|The unused Mardi Gras mask with
materials carefully selected by yours truly
for this event
I laud RunRio for its noble cause—giving back to runners and recognizing their achievements in a ceremony prepared solely for them. But no matter how small or grand an awarding ceremony is, missing out a small detail such as a name of an awardee, is sacrilege. There’s no excuse for such a mistake. Imagine if this thing happens to you in big events? Here you are all geared up only to be informed your name is nowhere to be found. Faced with this dilemma, you’d rather wish a sinkhole would swallow you in than experience embarrassment.
What’s the problem? Here’s the problem. My name is not on the list. Boo for me! If only the organizer knew of the lengths I had to go through prior to this event. It is just too disappointing not finding your name when you most expected it. Apparently, the committee, if ever there was one, tasked to purge the list and supposedly present an ACCURATE list, did not do its job. How hard really is it to purge a file? At least, my name’s in the guest list though. But I came not as a guest (blogger) but as an awardee. I was told by the staff that the initial list was published in their web site. So if your name is not found, you need to contact them. I didn\’t know this. I wouldn’t have known of the event until I received the e-invite just a few days back. I thought everything was in order. I deduced it was sent to me as awardee and not as guest blogger.
While the staff in control of the computer database, let’s call him Staff D, was nowhere yet at the Registration Counter upon my arrival, another staff, let’s call him Staff X assigned at the P to Z lane commented, after not seeing my name said, “Hindi pala kayo runner, e (You’re not a runner).” What a way to add insult to injury! Honestly, I had mixed feelings on how to react and what things to say to him without losing my head. I must have looked at him incredulously. I thought of replying a very good expletive rejoinder but tried not to.
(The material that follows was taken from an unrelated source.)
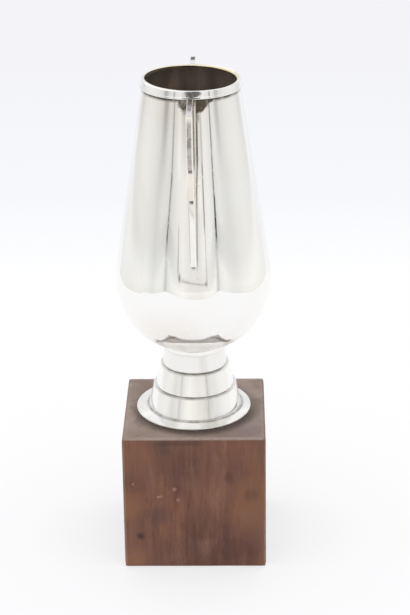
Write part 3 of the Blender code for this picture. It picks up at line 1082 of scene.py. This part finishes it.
def strapLooks(low, high, reach):
    # Dark spots under both steps, painted dark reflections on the top and outer face, painted shade down
    # one side, at the root and on the inner face, partly tarnished, and darker ends
    inside = reach - strap["thick"]
    upper, lower = strapSteps(high)

    def looks(finish, place, x, y, z):
        out = abs(x)
        y = y - (strap["leanStart"] - z).most(0.0) * x.ease(0.0, 0.01) * strap["lean"]
        core = abs(y).ease(0.0013, 0.0008)
        spots = highest(
            z.ease(step - 0.0038, step - 0.0028) * z.ease(step - 0.0012, step - 0.002)
            for step in (upper, lower)
        )
        spots = spots * abs(y).ease(0.0011, 0.0008) * strap["spots"]
        # A painted dark reflection on the top of each arm
        top = z.ease(high - 0.0006, high - 0.0002) * core
        top = top * out.ease(0.031, 0.037, 0.74, 0.54) * x.ease(0.04, 0.0465, 1.0, 0.25)
        top = top * x.ease(-0.0385, -0.03).most(x.ease(-0.0418, -0.0445) * 1.5)
        # A painted dark reflection on the outer face of the upper run
        brushed = finish.cloud(finish.mapped(place, scale=(1, 1, 0.2)), 300, 2)
        face = out.ease(reach - 0.0004, reach - 0.0001) * z.ease(high - 0.0005, high - 0.0065)
        face = face * core * z.ease(upper + 0.001, upper + 0.008, 0.6, 1.0)
        face = face * brushed.ease(0.3, 0.7, 0.46, 0.6)
        # Painted shade along the left edge
        line = y.near(-0.0014, 0.0005) * z.ease(0.208, 0.198)
        line = line * z.ease(low, low + 0.004) * strap["line"]
        # Painted shade, partly tarnished, where the arm meets the band
        root = out.ease(0.0258, 0.0243) * strap["root"]
        end = z.ease(low + 0.0006, low) * strap["end"]
        # Painted shade, partly tarnished, on the inner face of the upper run
        inner = out.ease(inside + 0.0005, inside + 0.0001) * z.ease(upper, upper + 0.003)
        inner = inner * z.ease(high - 0.0015, high - 0.003) * strap["inner"]
        worn = finish.cloud(place, 120, 3).ease(0.3, 0.7, 0.2, 0.5)
        return {"tarnish": highest([spots, top, face, line, root, end, inner]), "haze": core * worn}
    return looks


def makeHandle(name, node, side):
    low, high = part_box(node)
    reach = max(abs(low.x), abs(high.x))
    piece = drawLine(name, strapOutline(low.z, high.z, reach))
    takeAll()
    bpy.ops.mesh.edge_face_add()
    bpy.ops.transform.translate(value=(0.0, -strap["width"] / 2, 0.0))
    extrude((0.0, strap["width"], 0.0))
    takeAll()
    if side < 0:
        bpy.ops.transform.resize(value=(-1, 1, 1), center_override=(0, 0, 0))
    bpy.ops.mesh.normals_make_consistent(inside=False)
    bpy.ops.mesh.bevel(offset=strap["round"], segments=3, affect="EDGES")
    editing(False)
    if side > 0:
        for vertex in piece.data.vertices:
            vertex.co.y += strap["lean"] * max(0.0, strap["leanStart"] - vertex.co.z)
    dressPiece(piece, silverFinish(name + "Finish", strapLooks(low.z, high.z, reach)), node, degrees=50)
    print(name, "done")


# Wooden block

# Each side's distance from the middle, at the top and at the foot: hand-sawn, no two are quite the same.
block = {
    "front": (0.035, 0.0356),
    "back": (0.036, 0.0358),
    "left": (0.0356, 0.0356),
    "right": (0.0352, 0.0355),
    "edge": 0.0008,
    "cells": 34,
    "wear": 0.00044,
    "wearPerMetre": 55,
    "wearStart": (3.1, 0.4, 7.7),
    "boreRadius": 0.0028,
    "recessRadius": 0.011,
    "recessDepth": 0.014,
    "cutPast": 0.002,
}


def blockSides(middle, share):
    # Where the four sides stand, at a share of the height
    pairs = [block[side] for side in ("back", "front", "left", "right")]
    back, front, left, right = [low + (high - low) * share for high, low in pairs]
    return middle - back, middle + front, -left, right


def roundEdges(piece, middle, height):
    # Each vertex is drawn on to a round-edged box, with more taken off where hands have worn it.
    for vertex in piece.data.vertices:
        place = vertex.co.copy()
        back, front, left, right = blockSides(middle, place.z / height)
        worn = 0.5 + 0.5 * noise.noise(place * block["wearPerMetre"] + Vector(block["wearStart"]))
        radius = block["edge"] + block["wear"] * worn
        core = Vector((
            max(back + radius, min(front - radius, place.x)),
            max(left + radius, min(right - radius, place.y)),
            max(radius, min(height - radius, place.z)),
        ))
        outward = place - core
        if outward.length > 1e-7:
            vertex.co = core + outward.normalized() * radius


def boreBlock(piece, height):
    # One hole for the stud, with the nut's recess at its foot
    bore, recess, depth = block["boreRadius"], block["recessRadius"], block["recessDepth"]
    top, bottom = height + block["cutPast"], -block["cutPast"]
    outline = [(0.0, top), (bore, top), (bore, depth), (recess, depth), (recess, bottom), (0.0, bottom)]
    cutter = spunPiece("recessCutter", outline, closed=False, steps=48)
    choose(piece)
    hole = piece.modifiers.new("Stud hole", "BOOLEAN")
    hole.operation = "DIFFERENCE"
    hole.object = cutter
    bpy.ops.object.modifier_apply(modifier="Stud hole")
    bpy.data.objects.remove(cutter, do_unlink=True)


def makeBlock():
    low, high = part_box("plinth_block")
    middle = (low.x + high.x) / 2
    height = high.z
    choose()
    bpy.ops.mesh.primitive_cube_add(size=1.0, location=(middle, 0.0, height / 2), scale=(1.0, 1.0, height))
    piece = bpy.context.object
    piece.name = "woodBlock"
    bpy.ops.object.transform_apply(location=True, rotation=False, scale=True)
    for vertex in piece.data.vertices:
        back, front, left, right = blockSides(middle, vertex.co.z / height)
        vertex.co.x = front if vertex.co.x > middle else back
        vertex.co.y = right if vertex.co.y > 0.0 else left
    editing(True)
    takeAll()
    bpy.ops.mesh.subdivide(number_cuts=block["cells"])
    editing(False)
    roundEdges(piece, middle, height)
    boreBlock(piece, height)
    dressPiece(piece, woodFinish(middle, height), "plinth_block", "plinth_wood")
    print("block:", len(piece.data.polygons), "faces")


wood = {
    "tones": [
        (0.3, (0.09, 0.038, 0.026)), (0.46, (0.138, 0.058, 0.037)),
        (0.58, (0.178, 0.08, 0.05)), (0.72, (0.24, 0.12, 0.07)),
    ],
    "grey": (0.15, 0.085, 0.072),
    "pores": (0.06, 0.028, 0.021),
    "smudge": (0.07, 0.04, 0.032),
    "dustAndSheen": (0.268, 0.206, 0.169),
    "paleDustAndSheen": (0.385, 0.313, 0.268),
    "lilacDustAndSheen": (0.3, 0.245, 0.24),
    "brownDust": (0.2, 0.14, 0.105),
    "shade": (0.06, 0.04, 0.03),
    "shadeCentre": (0.0022, 0.0001),
    "shadeReach": (0.035, 0.0285),
    "worn": (0.42, 0.34, 0.3),
    "specks": (0.38, 0.25, 0.2),
    "grainDepth": 0.0001,
}

# Marks on the front of the block: across, height, reach, strength and colour
woodMarks = [
    (-0.01, 0.056, 0.015, 0.5, (0.092, 0.042, 0.033)),
    (0.03, 0.04, 0.02, 0.6, (0.215, 0.1, 0.052)),
    (0.009, 0.048, 0.011, 0.4, (0.19, 0.075, 0.05)),
    (0.02, 0.008, 0.015, 0.6, (0.088, 0.04, 0.032)),
    (-0.031, 0.005, 0.012, 0.65, (0.24, 0.11, 0.06)),
    (-0.035, 0.036, 0.013, 0.6, (0.235, 0.105, 0.056)),
    (-0.0195, 0.029, 0.008, 0.55, (0.095, 0.05, 0.045)),
    (-0.015, 0.0675, 0.008, 0.6, (0.08, 0.048, 0.04)),
    (-0.0277, 0.0178, 0.0032, 0.75, (0.04, 0.022, 0.018)),
    (0.016, 0.05, 0.005, 0.55, (0.075, 0.035, 0.028)),
    (0.0276, 0.0407, 0.0045, 0.4, (0.08, 0.04, 0.03)),
    (-0.0306, 0.047, 0.0011, 0.55, (0.36, 0.2, 0.16)),
    (-0.0102, 0.044, 0.0011, 0.55, (0.36, 0.2, 0.16)),
    (-0.0167, 0.04, 0.0011, 0.55, (0.36, 0.2, 0.16)),
    (-0.0082, 0.038, 0.0011, 0.5, (0.36, 0.2, 0.16)),
    (0.003, 0.006, 0.02, 0.55, (0.076, 0.034, 0.027)),
    (0.005, 0.024, 0.016, 0.35, (0.08, 0.036, 0.029)),
    (0.007, 0.055, 0.018, 0.25, (0.085, 0.038, 0.03)),
    (-0.0307, 0.0605, 0.016, 0.35, (0.24, 0.115, 0.07)),
    (0.0295, 0.064, 0.013, 0.35, (0.23, 0.11, 0.07)),
    (0.03, 0.025, 0.014, 0.3, (0.22, 0.105, 0.065)),
]


def woodFinish(middle, height):
    finish = Finish("brownWood", specular=0.2)
    place = finish.place()
    x, y, z = finish.axes(place)
    half = block["front"][0]
    grain = finish.mapped(place, scale=(1, 1, 0.13), turn=(1.5, 1.0, 0))
    fine = finish.cloud(grain, 900, 4, 0.65)
    streak = finish.cloud(grain, 260, 4, 0.6, 0.4)
    wide = finish.cloud(finish.mapped(place, scale=(1, 1, 0.35)), 45, 3, 0.6, 0.6)
    blotch = finish.cloud(place, 60, 4, 0.6, 0.5)
    colour = finish.ramp(wide * 0.5 + streak * 0.5, wood["tones"])
    colour = finish.mixed(blotch.ease(0.42, 0.72) * 0.4, colour, wood["grey"])
    colour = finish.mixed(fine.ease(0.42, 0.3) * 0.45, colour, wood["pores"])
    front = x.ease(middle + half - 0.004, middle + half - 0.001)
    for across, level, reach, strength, tone in woodMarks:
        gap = finish.distance(place, (middle + half, across, level))
        edge = (blotch - 0.5) * (reach * 1.8) + (streak - 0.5) * (reach * 1.2)
        mark = (gap + edge).ease(reach, reach * 0.2) * front * strength
        colour = finish.mixed(mark, colour, tone)
    smudge = z.near(height - 0.002, 0.0022) * abs(y + 0.0075).ease(0.015, 0.009)
    colour = finish.mixed(smudge * front * 0.5, colour, wood["smudge"])

    # Dust and painted sheen on the top, and a painted shadow round the foot
    top = z.ease(height - 0.0005, height - 0.0001)
    pale = blotch.ease(0.38, 0.62)
    dustAndSheen = finish.mixed(pale, wood["dustAndSheen"], wood["paleDustAndSheen"])
    lilac = y.ease(0.0, 0.022) * x.ease(0.0, 0.02)
    dustAndSheen = finish.mixed(lilac * 0.6, dustAndSheen, wood["lilacDustAndSheen"])
    dustAndSheen = finish.mixed(x.ease(0.018, 0.034) * 0.22, dustAndSheen, wood["brownDust"])
    colour = finish.mixed(top * 0.8, colour, dustAndSheen)
    # A painted shadow on the top round the cup's foot, deeper towards the front
    ringX, ringY = [axis - centre for axis, centre in zip((x, y), wood["shadeCentre"])]
    shade = acrossOf(ringX, ringY).ease(*wood["shadeReach"]) * x.ease(-0.012, 0.02, 0.4, 1.0)
    colour = finish.mixed(top * shade * 0.85, colour, wood["shade"])

    # Rubbed corners and edges with a painted highlight along the top of the front edge, and pale specks
    edgeX = abs(x - middle).ease(half - 0.001, half - 0.0001)
    edgeY = abs(y).ease(half - 0.001, half - 0.0001)
    bandMask = (x - middle).ease(half - 0.0036, half - 0.0018)
    bandMask = bandMask.most(abs(x - middle).most(abs(y)).ease(half - 0.0026, half - 0.001) * 0.4)
    worn = (edgeX * edgeY * 0.5).most(bandMask * top)
    chips = finish.cloud(place, 210, 4, 0.65).ease(0.42, 0.6)
    colour = finish.mixed(worn * (0.35 + chips * 0.25), colour, wood["worn"])
    speck = finish.node("ShaderNodeTexVoronoi", None, {"Vector": place, "Scale": 95.0, "Randomness": 1.0})
    dots = speck.ease(0.085, 0.05) * finish.cloud(place, 22, 1).ease(0.56, 0.6)
    colour = finish.mixed(dots * 0.6, colour, wood["specks"])
    roughness = 0.4 + streak * 0.18 + top * 0.12 + worn * 0.1
    relief = finish.bump(fine * 0.4 + streak * 0.6, wood["grainDepth"], 0.5)
    return finish.shade(colour=colour, roughness=roughness, normal=relief)


# Fixing through the block: plate, stud, washer and nut keep their shapes

fixing = {
    "dullSteel": {"bright": (0.56, 0.55, 0.53), "dull": (0.36, 0.34, 0.32), "roughness": 0.3},
    "dullBrass": {"bright": (0.72, 0.56, 0.3), "dull": (0.48, 0.35, 0.18), "roughness": 0.32},
}


def metalFinish(name):
    metal = fixing[name]
    finish = Finish(name, metallic=1.0)
    place = finish.place()
    stain = finish.cloud(place, 300, 4, 0.6).ease(0.35, 0.7)
    rings = finish.cloud(finish.mapped(place, scale=(1, 1, 9)), 500, 2)
    colour = finish.mixed(stain, metal["bright"], metal["dull"])
    normal = finish.bump(rings, 0.00003, 0.4)
    return finish.shade(colour=colour, roughness=metal["roughness"] + stain * 0.2, normal=normal)


def finishFixing():
    steel = metalFinish("dullSteel")
    for node in ("clamp_stud", "washer", "clamp_nut"):
        wear(frame["nodes"][node], steel)
    wear(frame["nodes"]["bearer_plate"], metalFinish("dullBrass"))
    print("fixing finished")


makeCup()
makeRimBand()
makeFoot()
makeNeck()
makeHandle("rightHandleStrap", "right_handle", 1)
makeHandle("leftHandleStrap", "left_handle", -1)
makeBlock()
finishFixing()

bpy.context.scene.view_settings.view_transform = "Standard"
I asked a returning Staff D, “What happened? Why is my name not included? He said, “You indicated only your first name in one leg while in another leg you used your two names.” I tried to process this information in my mind. I further asked, “How many surnames the same as mine in your database?” He answered, “One.” There you go. Common sense dictates that information in those names should have been further evaluated and verified. Checking, for example, the e-mail addresses, birthdays, home addresses among others. Why do awardees have to do this when supposedly it’s the organizer’s job in the first place? What’s the purpose of having those databases? What’s the use of technology if utilized for naught?
Staff D asked Staff X to add me in the list. Just the same, I was asked to write my name manually in another paper. Mediocrity is so easy. I was not alone in this predicament. There was another runner at the counter “trying to establish he is an awardee”.
“There’s no reason for me stay here after all,” I said to Staff D. He only replied, “Kayo po (up to you).” Now, this is what I call customer service at its finest (a sarcastic thought, of course). I literally walked away. Then, decided to go home even before the ceremony started.
I finished the trilogy 21Km-21Km-32Km in 2010 and another trilogy in 2012 21Km-21Km-32Km including the 42Km dubbed as 1st Run United Philippine Marathon. I blogged my running experiences and even promoted these events. To top it off, officially finishing those and completing the series, per Staff X statement, this made me NOT a runner. What the … !
I bet, Staff X, couldn’t even finish a one-kilometer run without huffing and puffing.
On my way home, thoughts played in my mind. What kind of preparation is this? Is this their way of raising the bar? If it’s so, I will take no part in it. This is not raising the bar; this is taking it many notches lower!
To me, this year’s Runrio Awards, is a total disappointment … big time!